Does the patient need IV drugs at discharge?
Does the patient need IV drugs at discharge?
Many times the answer is no
Investigators — evaluating more than 240 patients over a three-month period — found that infectious diseases (ID) physicians correctly identified patients who did not need to be discharged on community-based parenteral anti-infective therapy (CoPAT).1
"Whenever someone leaves the hospital on intravenous (IV) antibiotics in our institution, their case has to be evaluated by an ID physician," says Nabin K. Shrestha, MD, MPH, staff physician in the department of infectious disease at the Cleveland Clinic in Cleveland, OH.
"For some patients we will decide to stop the IV antibiotic, and the question was whether we are causing harm by doing that," he explains. "So we compared emergency department and hospital readmissions within 30 days for these patients."
Researchers found that ID physicians stopped IV antibiotics in 29% of patients, sometimes replacing them with oral medication, and in other cases stopping antibiotics altogether. Of the 69 patients for whom IV antibiotics were stopped, none were readmitted for infection within the 30-day time period, he says.
"Out of the 69 patients 27 did come back to the emergency department, but they returned for other illnesses, like congestive heart failure, and not for infections," Shrestha says. "We felt that was very positive, and we were very happy with what we found."
In most hospitals an ID physician evaluation is not necessary before discharging patients on IV antibiotics. This represents a lost opportunity for antimicrobial stewardship at a time of care transition out of the hospital, and probably results in a large proportion of patients being discharged with antibiotics when they don't need them, Shrestha notes.
Even hospitals that have antimicrobial stewardship programs usually limit their stewardship of antibiotic use to hospitalized patients and do not have mechanisms in place to control antibiotic use at points of care transition, he adds.
"In our institution we've built up a culture where they're evaluated by infectious disease physicians," he says. "It takes a lot of commitment to do it that way."
Cleveland Clinic physicians will request an ID physician consultation for the purpose of managing a patient's post-discharge antibiotics while the patient is still hospitalized.
"The doctors think the patient needs antibiotics, and they have to call the infectious disease physician to make that happen," Shrestha says. "We screen the patient and are fully involved in the care, deciding whether the patient needs antibiotics and whether it should be IV or oral antibiotics."
When ID physicians evaluate patients at discharge, they look for evidence of infection and other associated medical and social factors to help decide if antibiotics are necessary, and, if so, which antibiotics are most appropriate.
"Sometimes you agree there's an infection and it needs to be treated," Shrestha says. "We speak with the patient, look through the records, and we take responsibility for that patient."
They also make follow-up arrangements for the patient, including a visit to see the ID physician in the ID clinic when it's appropriate.
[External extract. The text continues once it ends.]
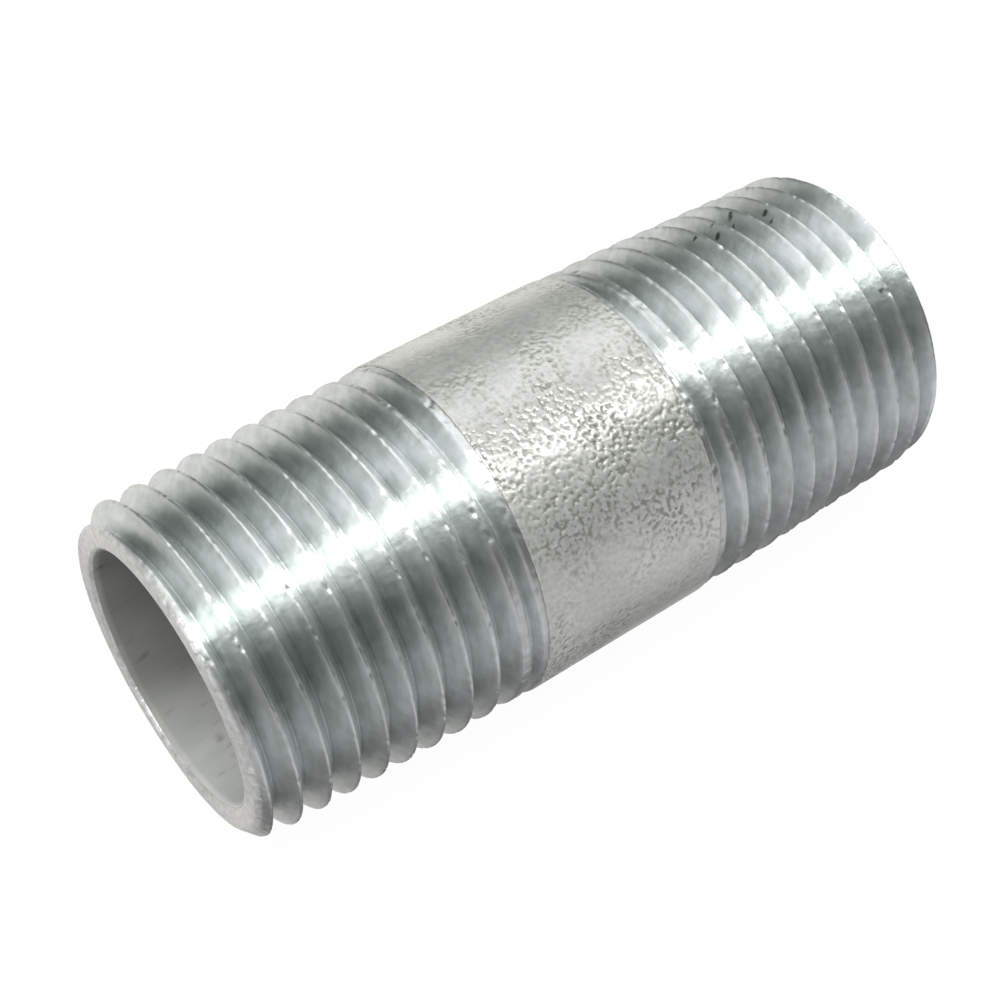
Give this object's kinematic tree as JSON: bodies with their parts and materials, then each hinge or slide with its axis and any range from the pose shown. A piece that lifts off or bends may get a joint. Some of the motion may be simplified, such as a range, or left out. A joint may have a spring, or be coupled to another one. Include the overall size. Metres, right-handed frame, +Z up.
{
  "type": "threaded pipe nipple",
  "caption": "Short galvanised steel pipe nipple with a taper pipe thread on each end and a plain zinc-coated barrel between them.",
  "frame": {"origin": "centre of the pipe, on its axis, halfway between the two end faces", "axes": "+X along the pipe's axis, +Z up with the nipple lying on its side; the part is the same turned end for end about +Y"},
  "size_m": [0.05, 0.0216, 0.0216],
  "materials": {
    "threaded_steel": "bright zinc-coated cut thread",
    "barrel_zinc": "matte pitted hot-dip zinc",
    "bore_zinc": "dull hot-dip zinc"
  },
  "bodies": {
    "root": {"steel_pipe": "threaded_steel", "barrel_zinc_coat": "barrel_zinc", "bore_zinc_coat": "bore_zinc"}
  },
  "joints": []
}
About 86% of patients had a follow-up appointment with an ID physician, he says.
Several health care systems have contacted Shrestha to discuss the study and the Cleveland Clinic's antimicrobial stewardship program, and others are considering instituting a program like this. But it takes time and resources.
Having an ID physician consultation is a model that would be feasible in larger health care institutions. But all hospitals could follow some of the same antimicrobial stewardship practices, including stopping antibiotic use at discharge when there is no clinical evidence the patient has an ongoing infection, Shrestha says.
Controlling antimicrobial prescribing reduces antimicrobial resistance and Clostridium difficile infections and they save health systems money. Expanding these practices to the discharge process will increase the benefits, the study says. The key would be to target higher risk antimicrobial treatment plans.
"I think we have significant challenges today because of a lack of antibiotics for some serious infections," Shrestha says. "We're seeing very few new antibiotics being developed, and the ones we have are developing resistance increasingly, and there are some strains of bacteria where doctors have difficulty finding any antibiotic that works."
These problems make antimicrobial stewardship an increasingly attractive step toward reducing resistance.
"Different institutions have different constraints, so we can't specify exactly what they need to do, but every institution should think about antimicrobial stewardship and do something about it," Shrestha says.
Reference
- Shrestha NK, Bhaskaran A, Scalera NM, et al. Antimicrobial stewardship at transition of care from hospital to community. Infect Cont Hosp Epi 2012;33(4):401-404.